Currencies come in units like 1-euro coins or $20 bills, and bitcoin theoretically could have been set up that way as well, with discrete units. Yet it’s more efficient to allow variable-sized transactions. That essentially lets users pay with a “4-bitcoin bill” instead of forcing the blockchain to include four transactions involving a single bitcoin each, as would be necessary for a $4 cash transaction using four $1 bills.

9. Bitcoin privacy

The public can see that someone is sending an amount to someone else, but without information linking the transaction to anyone. This is similar to the level of information released by stock exchanges, where the time and size of individual trades, the “tape,” is made public, but without telling who the parties were.

Privacy is a valuable advantage of cryptocurrency transactions over most payments. Bitcoin has turned out not to be as private as some users would like, and that’s prompted the creation of even more privacy-focused rivals. Nevertheless, the white paper notes other measures that users of bitcoin can take, including using slightly different key information in each transaction.

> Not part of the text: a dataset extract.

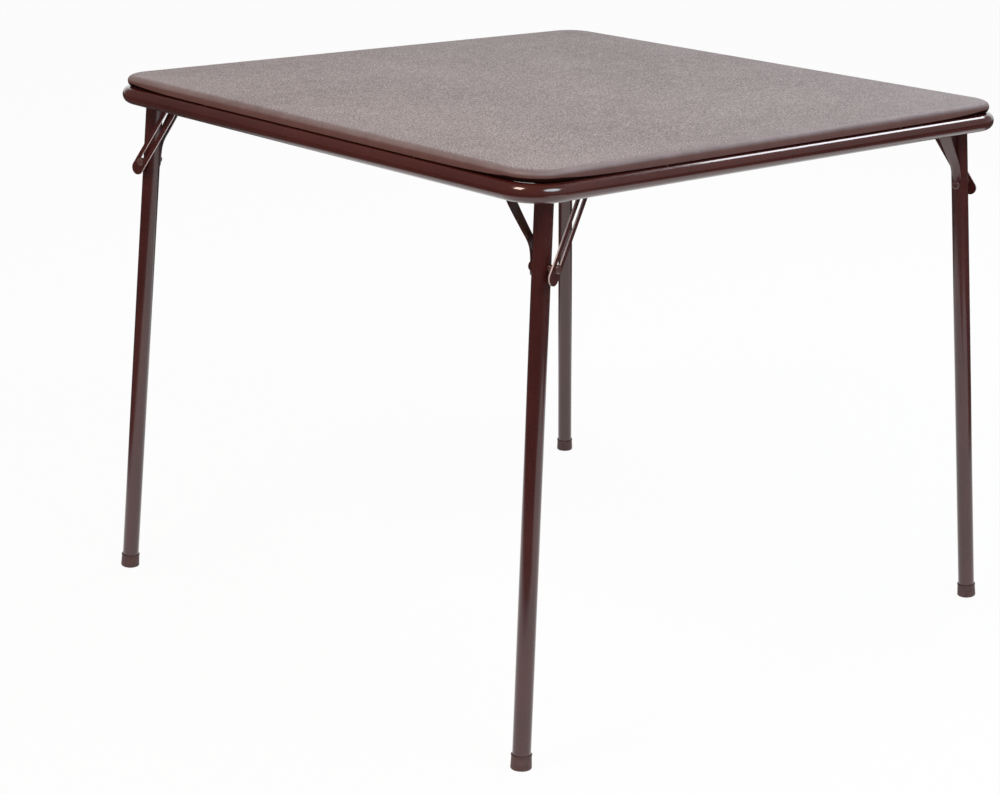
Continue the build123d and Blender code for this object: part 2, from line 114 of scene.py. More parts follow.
def ramp(tree, value, stops, colours):
    node = add_node(tree, "ShaderNodeValToRGB")
    while len(node.color_ramp.elements) < len(stops):
        node.color_ramp.elements.new(0.5)
    for element, stop, colour in zip(node.color_ramp.elements, stops, colours):
        element.position = stop
        element.color = (*colour, 1)
    tree.links.new(value, node.inputs["Fac"])
    return node.outputs["Color"]


def mix_colour(tree, factor, first, second):
    """Mixes two colours by a factor. Each of the three is a value or another node's output."""
    node = add_node(tree, "ShaderNodeMix", data_type="RGBA", blend_type="MIX")
    for index, value in zip(MIX_SOCKETS, (factor, first, second)):
        socket = node.inputs[index]
        if isinstance(value, bpy.types.NodeSocket):
            tree.links.new(value, socket)
        elif isinstance(value, tuple):
            socket.default_value = (*value, 1)
        else:
            socket.default_value = value
    return node.outputs[MIX_RESULT]


def map_range(tree, value, from_low, from_high, low=0.0, high=1.0):
    node = add_node(tree, "ShaderNodeMapRange")
    ends = {"From Min": from_low, "From Max": from_high, "To Min": low, "To Max": high}
    for name, number in ends.items():
        node.inputs[name].default_value = number
    tree.links.new(value, node.inputs["Value"])
    return node.outputs["Result"]


def combine(tree, operation, first, second):
    """Maths on two node outputs."""
    node = add_node(tree, "ShaderNodeMath", operation=operation)
    tree.links.new(first, node.inputs[0])
    tree.links.new(second, node.inputs[1])
    return node.outputs[0]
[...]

10. Bitcoin’s defense mechanism

Nodes are not going to accept an invalid transaction as payment, and honest nodes will never accept a block containing them. An attacker can only try to change one of his own transactions to take back money he recently spent.

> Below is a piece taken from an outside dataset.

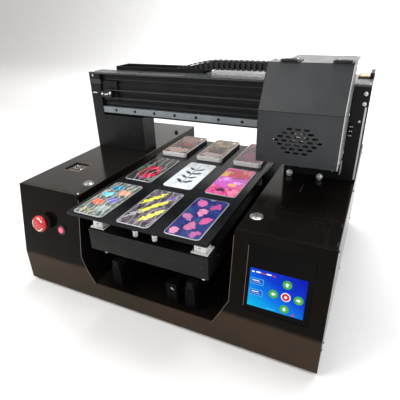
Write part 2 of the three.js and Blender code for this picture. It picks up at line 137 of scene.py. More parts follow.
def new(tree, kind, **values):
    """Adds a shader node. A value names an input, with _ for a space, or else a setting."""
    n = tree.nodes.new("ShaderNode" + kind)
    for key, v in values.items():
        if key.replace("_", " ") in n.inputs:
            n.inputs[key.replace("_", " ")].default_value = v
        else:
            setattr(n, key, v)
    return n


def wire(tree, kind, values, output=0, **settings):
    """Adds a node, links or sets its first inputs, and gives back one output."""
    n = new(tree, kind, **settings)
    for socket, v in zip(n.inputs, values):
        if isinstance(v, bpy.types.NodeSocket):
            tree.links.new(v, socket)
        else:
            socket.default_value = v
    return n.outputs[output]


def own_coords(tree):
    return new(tree, "TexCoord").outputs["Object"]


def axis(tree, name):
    return wire(tree, "SeparateXYZ", (own_coords(tree),), name)


def ramp(tree, source, stops):
    n = new(tree, "ValToRGB")
    e = n.color_ramp.elements
    while len(e) < len(stops):
        e.new(0.5)
    for item, (pos, col) in zip(e, stops):
        item.position = pos
        item.color = (*col, 1)
    tree.links.new(source, n.inputs[0])
    return n.outputs[0]


def drift(tree, source, dark, light, low=0.3, high=0.7):
    """Two colours, one running into the other."""
    return ramp(tree, source, [(low, dark), (high, light)])


def spread(tree, source, low, high):
    """Maps a pattern's middle half to low..high."""
    return wire(tree, "MapRange", (source, 0.25, 0.75, low, high))


def pattern(tree, scale, stretch=(1, 1, 1), detail=3.0):
    m = new(tree, "Mapping", Scale=stretch)
    tree.links.new(own_coords(tree), m.inputs[0])
    n = new(tree, "TexNoise", Scale=scale, Detail=detail)
    tree.links.new(m.outputs[0], n.inputs["Vector"])
    return n.outputs[0]


def bumped(tree, bsdf, height, strength, distance):
    bump = new(tree, "Bump", Strength=strength, Distance=distance)
    tree.links.new(height, bump.inputs["Height"])
    tree.links.new(bump.outputs[0], bsdf.inputs["Normal"])


def sheen(bsdf, spec, tint=None):
    bsdf.inputs["Specular IOR Level"].default_value = spec
    if tint:
        bsdf.inputs["Specular Tint"].default_value = (*tint, 1)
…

Lastly, the white paper looks at the chances of an attacker generating an alternate blockchain. To do so, the attacker has to work fast enough so that its false version gains acceptance. Otherwise, if the attacker falls behind other nodes, the chances of reversing a past transaction eventually approach zero.

Is bitcoin here to stay?

The big drop in bitcoin prices has made some investors wary to conclude that bitcoin can survive in the long run. Yet given how well the fundamental principles in the white paper have worked out, bitcoin has established itself as a key technology — and that will survive as its legacy no matter what happens to bitcoin prices in the long run.